The U.S. Supreme Court recently agreed to accept a case on a data privacy issue related to whether or not an employee has a reasonable expectation of privacy for personal messages sent on devices owned by an employer. The legal question revolves around whether or not such personal messages are protected under the Fourth Amendment of the Constitution that prohibits unreasonable searches and seizures. Ostensibly, this is about a narrow situation where a public employee had his pager messages transcribed into text and read by his superior. Practically, it touches a much broader and more important issue of how employee data privacy affects the management of information that organizations, including business, governmental and non-profit entities, need to keep and examine for legitimate purposes, such as compliance with government regulations or discovery related to a court case.
It's easy to understand how a strong stance on behalf of employee data privacy might create significant problems for businesses. As a result, the clarity of the Supreme Court ruling is important so that businesses know what they can and cannot do as related to employee data privacy. Among the issues that will be discussed are the following:
- How collecting personal communications may be an unavoidable byproduct of a normal business process.
- The difficulty of separating business from personal communications.
- How denying an organization the ability to read personal communications captured as part of a normal business process could conceivably expose it to both business and legal risk.
- What might happen if businesses decide to try and collect personal business communications not part of a normal business process.
The case is not only about the use of an employee pager, but it also touches the shared personal/business use of electronic devices at various locations and under different ownership models. Today, the use of electronic devices for both personal and business/enterprise use is common. That can include untethered mobile devices that use wireless communications, such as pagers, cell phones, and personal digital assistants (PDAs), as well as those that may also use network connections, such as laptop, notebook and netbook computers. It can also include tethered devices, such as telephones and desktop PCs. The location where electronic devices are used can vary considerably. Many employees work only at employer-owned sites, but an increasing number of workers are permanently or semi-permanently out of the office due to job requirements, telecommuting or travel.
The "owner" (i.e., the purchaser) of a device may vary, too, as either the employee or the employer may own the device (joint ownership is conceivable but less likely). Since the collaboration that electronic devices enable requires a network of some kind, communications costs may be borne either by the employee or the employer or in some combination. For example, a person who works at home may have a single Internet connection that they pay for fully even though the connection is sometimes used for business purposes. On the other hand, the employer may pay, either directly or via reimbursement to the employee via an expense account, for all of an Internet connection although some of it is used for personal purposes.

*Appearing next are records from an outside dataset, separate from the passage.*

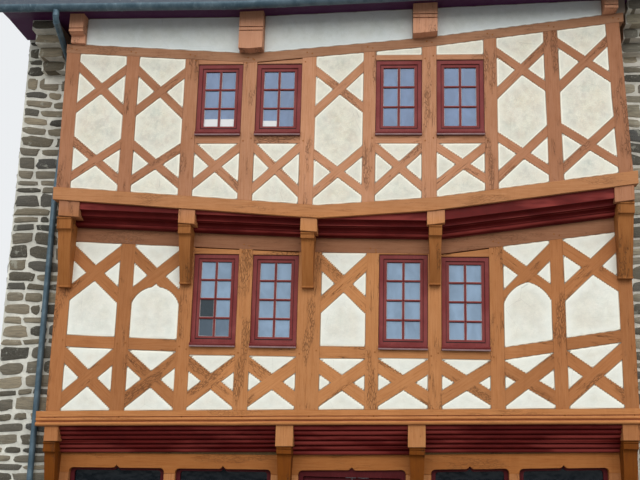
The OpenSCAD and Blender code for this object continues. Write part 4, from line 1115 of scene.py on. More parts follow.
    def build(self) -> None:
        """Makes the worked piece, which stands for its CAD node."""
        work = self.weld()
        if self.grain is Grain.CROSSED:
            self.strip_cuts(work)
        if self.wander > 0.0:
            self.ring_cuts(work)
        mesh = bpy.data.meshes.new(self.node + "_worked")
        work.to_mesh(mesh)
        work.free()
        points = read(mesh.vertices, "co", 3)
        labels = islands(points, mesh_edges(mesh))
        self.lay_grain(mesh, labels)
        if self.wander > 0.0:
            shift = ripple(points + self.part_shift * labels[:, None], self.wander, len(self.node))
            shift[:, 1] *= self.depth_wander
            mesh.vertices.foreach_set("co", (points + shift).reshape(-1))
        keep_on_points(mesh, "fold", self.folds(mesh, points))
        piece = settle(mesh, self.finish, self.body, self.smooth, (self.node,))
        if self.arris > 0.0:
            self.round_arrises(piece)


@dataclass
class DressedNode:
    """A CAD node kept as it is, with a better material."""

    node: str
    finish: Finish

    def dress(self) -> None:
        """Puts the finish in the node's own material slot."""
        node = frame["nodes"][self.node]
        if not node.material_slots:
            node.data.materials.append(None)
        for held in node.material_slots:
            held.material = self.finish.material()
        log.info("%s dressed with %s", self.node, self.finish.name)


# Plaster


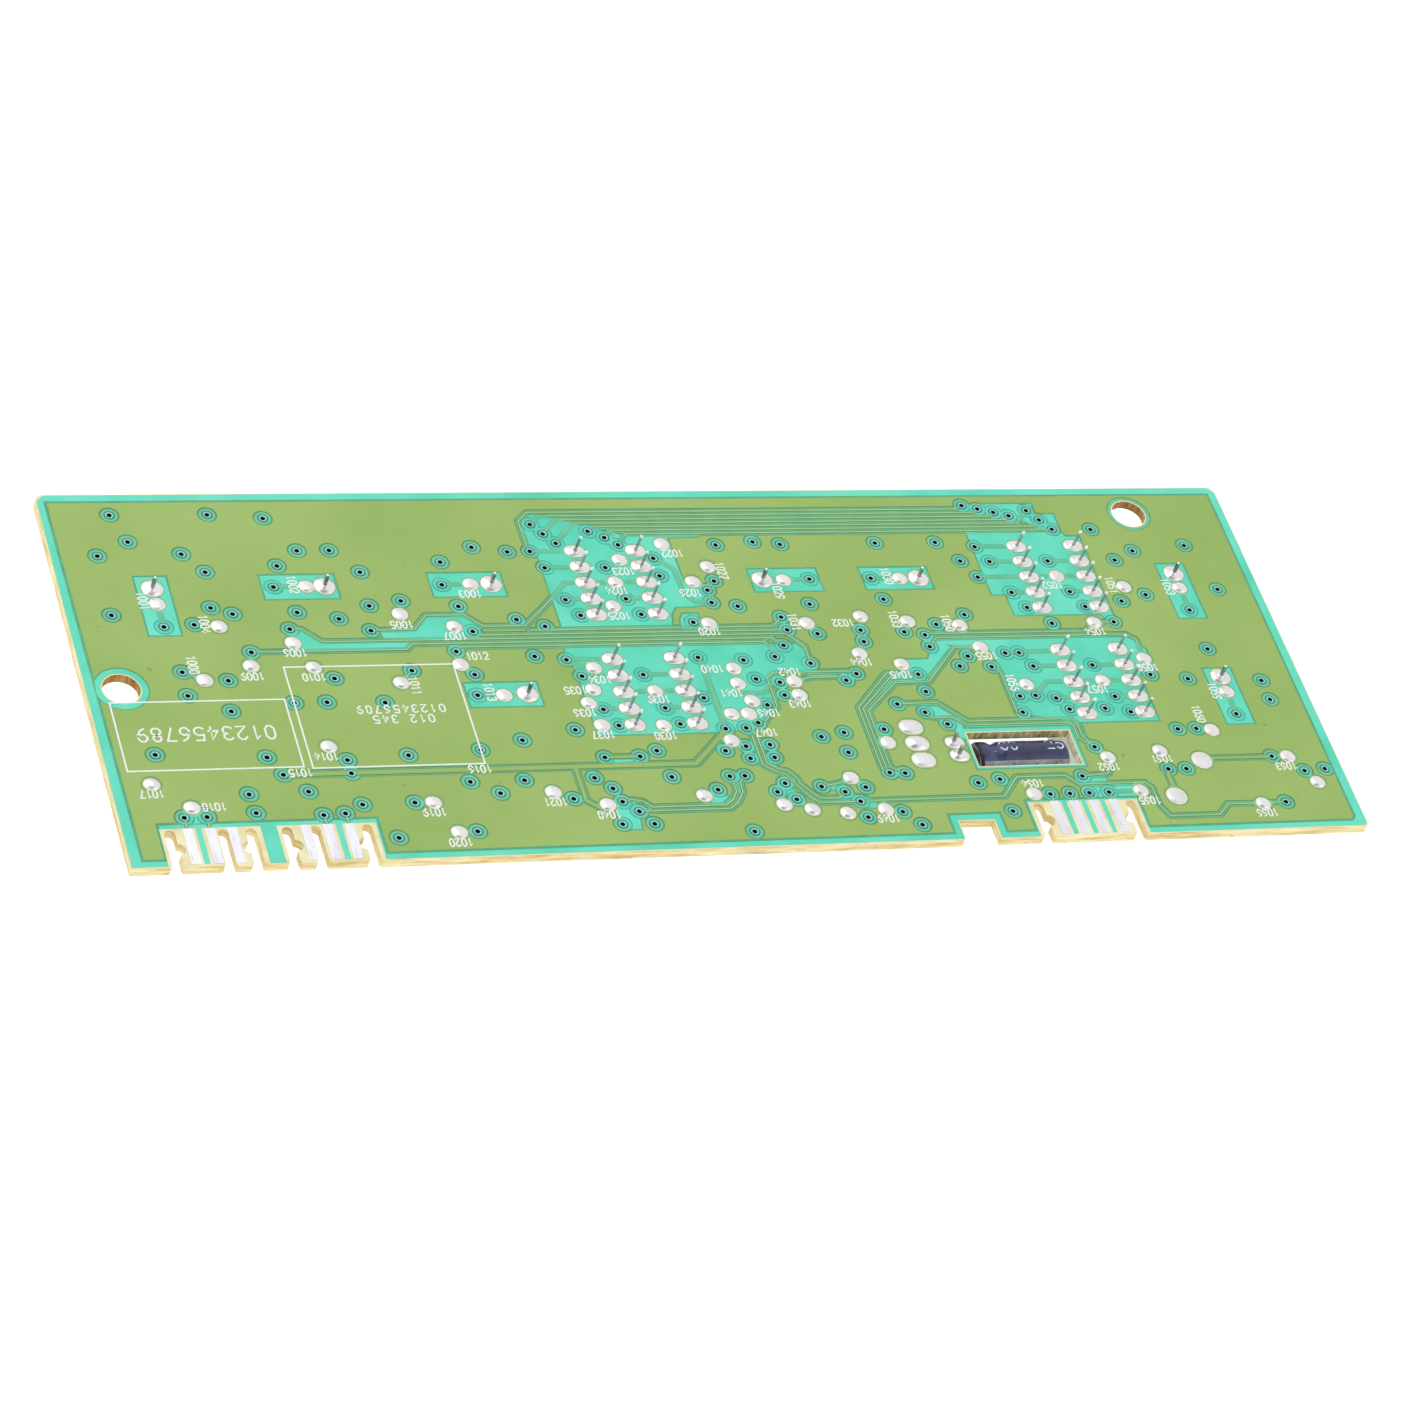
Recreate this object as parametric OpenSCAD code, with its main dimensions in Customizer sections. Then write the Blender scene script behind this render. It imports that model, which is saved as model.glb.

The overlap of personal and business use of various devices at different locations and with different ownership patterns may sound very complicated, but it has become commonplace. That said, from the perspective of employee data privacy proliferation, location and ownership are general principles that are likely to apply to virtually all of the different possible combinations related to the Supreme Court case.
As a starting point, I've used some of the principles, ideas and concepts discussed in my recent book Data Protection: Governance, Risk Management, and Compliance, builds upon that foundation and is extended to meet the requirements of this particular situation. Even though data protection and data privacy are more or less synonymous in many areas (including the European Union), more generally, data privacy is really a subset of overall data protection. Before considering data privacy however, we must examine the capture of data. Whenever an electronic device generates data, the question is whether or not it can be captured in non-transient form. For example, landline telephone conversations are typically not captured on recording (i.e., storage) media. That means that it could not be reproduced and would be lost forever. No data privacy violation could occur.